The city of Or Akiva in Israel is actually using drones during the pandemic to enforce masking and social distancing. The technology recognizes masks or the lack thereof. We do not picture that happening in the US. See “Israel’s new virus surveillance system detects masks and social distancing; no facial recognition capability,” https://www.securitymagazine.com/articles/93891-israels-new-virus-surveillance-system-detects-masks-and-social-distancing-no-facial-recognition-capability.
Drones will have a profound impact on jobs, of course, as every technological advance does. PwC estimated in 2016 that drones could supplant an astronomical amount of human labor (“Drones could replace $127 billion worth of human labor,” https://www.businessinsider.com/drones-could-replace-127-billion-of-human-labor-2016-5). However, a 2018 World Economic Forum study estimates that while automation could replace some 75 million existing jobs, it will also help to create 133 million new ones (“How Drone Technology and Automation Help Create Jobs,” https://www.dronedeploy.com/blog/how-drone-technology-and-automation-help-create-jobs/).

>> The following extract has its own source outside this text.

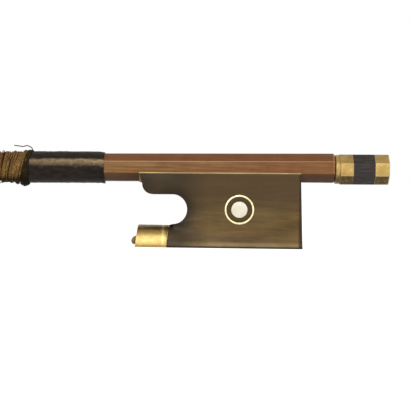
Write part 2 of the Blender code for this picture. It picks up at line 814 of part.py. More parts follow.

Drones clearly have an enormous capacity to benefit humanity and, conversely, to realize some dystopian nightmares if our technology outruns our ethics or falls into the hands of the unethical. Facial recognition and other forms of recognition are already in play. Star Wars is no longer fiction.
But, I suppose, if we save the planet and plant enough trees, we may also have some natural cover to protect ourselves. Whether we like it or not, drones have arrived.